Two other studies also showed better survival rates for metachronous tumors. In the study by Di Martino et al. [13], the 5-year post-SPT survival was also significantly higher in the metachronous tumors (26.0%) than in synchronous (11.9%; P < 0.001). In the study by Lin et al. [14], the 5-year overall survival for synchronous tumors was 45% and for metachronous it was 70% (P = 0.003).

For patients with early glottic tumors (Tis, T1, and T2) treated with radiotherapy alone, Lee et al. [8] showed that the main cause of death in this group was the SPT. In the group of patients with SPT, the 5-year overall survival was 68%, and it was 88% for those without SPT

Franchin et al. [7] also studied patients with early larynx tumors treated with radiotherapy alone and concluded that the development of SPT was the first cause of death in this group, especially in those patients who continued to smoke after primary tumor diagnosis. The 10-year overall survival was 32% for patients who developed SPT and 77% for those who did not.

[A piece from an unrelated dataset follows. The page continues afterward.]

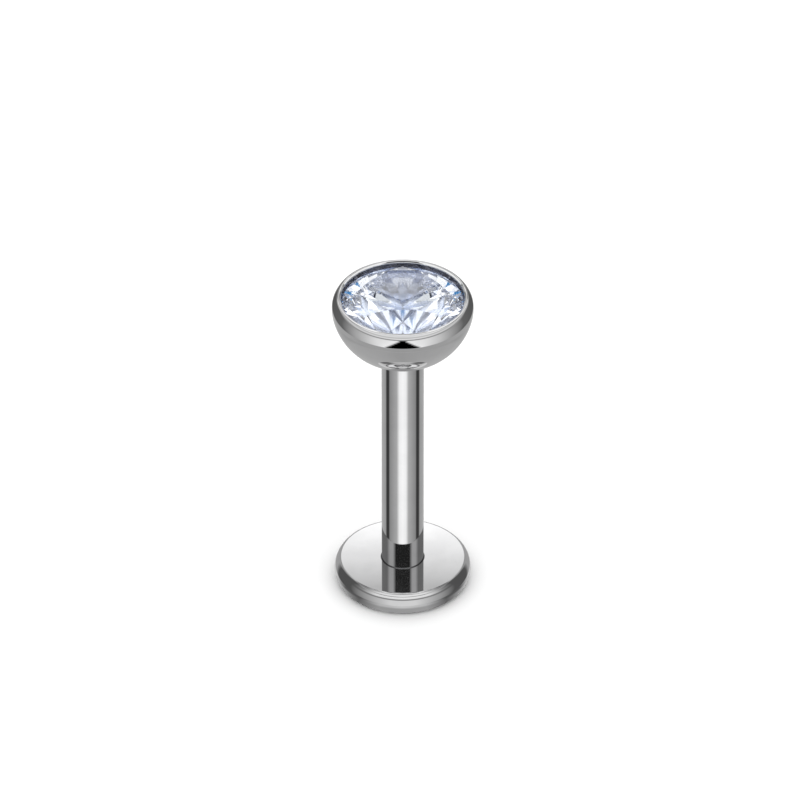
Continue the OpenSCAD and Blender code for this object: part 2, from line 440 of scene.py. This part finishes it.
def cut_stone(name, finish):
    """Clear cut stone with cooler zones and polish that varies a little"""
    material, graph, shader, place = surface_graph(name)
    zones = graph.span(graph.noise(place, ZONE_SCALE, detail=2.0), 0.4, 0.6, smooth=True)
    body = graph.mix_colour(zones, (*finish.stone, 1.0), (*finish.stone_zone, 1.0))
    polish = graph.span(graph.noise(place, SMEAR_SCALE), 0.6, 0.8, 0.0, 0.01)
    shader.inputs["IOR"].default_value = finish.stone_index
    shader.inputs["Transmission Weight"].default_value = 1.0
    links = graph.tree.links
    links.new(body, shader.inputs["Base Color"])
    links.new(polish, shader.inputs["Roughness"])
    return material


def disc_edge(sizes, upper):
    """One half of the disc's bulged edge, from a flat to the widest line or back"""
    half = sizes.disc_thickness / 2
    bulge = sizes.edge_bulge
    radius = (half * half + bulge * bulge) / (2 * bulge)
    centre = sizes.disc_radius - radius
    inner = radius - sizes.edge_break
    drop = half - sizes.edge_break
    break_centre = centre + math.sqrt(inner * inner - drop * drop)
    tilt = math.degrees(math.asin(drop / inner))
    way = 1 if upper else -1
    rolled = (break_centre, half + way * drop)
    if upper:
        return [
            arc((centre, half), radius, 0, tilt),
            arc(rolled, sizes.edge_break, tilt, 90),
        ], break_centre
    return [
        arc(rolled, sizes.edge_break, -90, -tilt),
        arc((centre, half), radius, -tilt, 0),
    ], break_centre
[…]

Rennemo et al. [16] evaluated the impact of SPT on survival rates of patients with head and neck primary cancer. They identified that in patients who developed SPT the overall median survival was 6 years and it was 3 years in those who did not have SPT (P < 0.05). In the first 6 years of follow-up, the cancer-specific survival was better in the group who developed SPT (70%) than in the group without SPT (50%). However, after 6 years of follow-up, the group with SPT has worse survival (5-year survival after SPT diagnosis was 16% and 90% of cancer-related deaths were due to SPT).

Jones et al. [12] reported 5-year overall survival was similar in patients with and without SPT (around 49%); however, the overall survival after 15 years of follow-up was 20% in the group that developed SPT and 44% in patients without SPT (P = 0.029). In this study, five-year survival after SPT diagnosis was 26% (31% for UADT SPT and 8% for other locations). In Cox regression multivariate analysis the variables related to worse survival were age (older than 60 years), primary tumor T and N stage (T3 and T4 and N positive), and presence of SPT (outside of UADT).

Lin et al. [14] also found better survival in patients with SPT located in UADT than in the lung (66% and 19%, respectively; P < 0.001). In the study by Rennemo et al. [16], no patient with lung SPT had survived more than 5 years. Of the 13 patients with esophageal SPT, the highest survival was 14 months. The best survival rates (20% in 5 years) were found in patients with UADT SPT and other locations.

Conclusions

The patients who develop an SPT have a significantly worse prognosis. Thus, the best strategies are prevention and early diagnosis (especially premalignant lesions). It is essential to provide the orientation and psychology support for tobacco and alcohol cessation.

After treatment of the primary tumor, it is necessary to maintain close follow-up of patients and always properly investigate their complaints and any suspicious lesion. The routine use of triple endoscopy (laryngoscopy, bronchoscopy, and endoscopy) allows, in selected cases, the diagnosis of premalignant lesions and invasive tumors. More recently introduced in clinical practice, 18F-FDG-PET/CT is a promising examination in SPT early detection.

Most SPT develops in the UADT mucosa accessible to routine head and neck clinical examination. Patients with metachronous SPT located in UADT have a better prognosis than those with synchronous or located in other sites. The best treatment, offering higher survival expectancy, is the classic set for each tumor site and clinical stage, always respecting the patient’s general condition and their choice.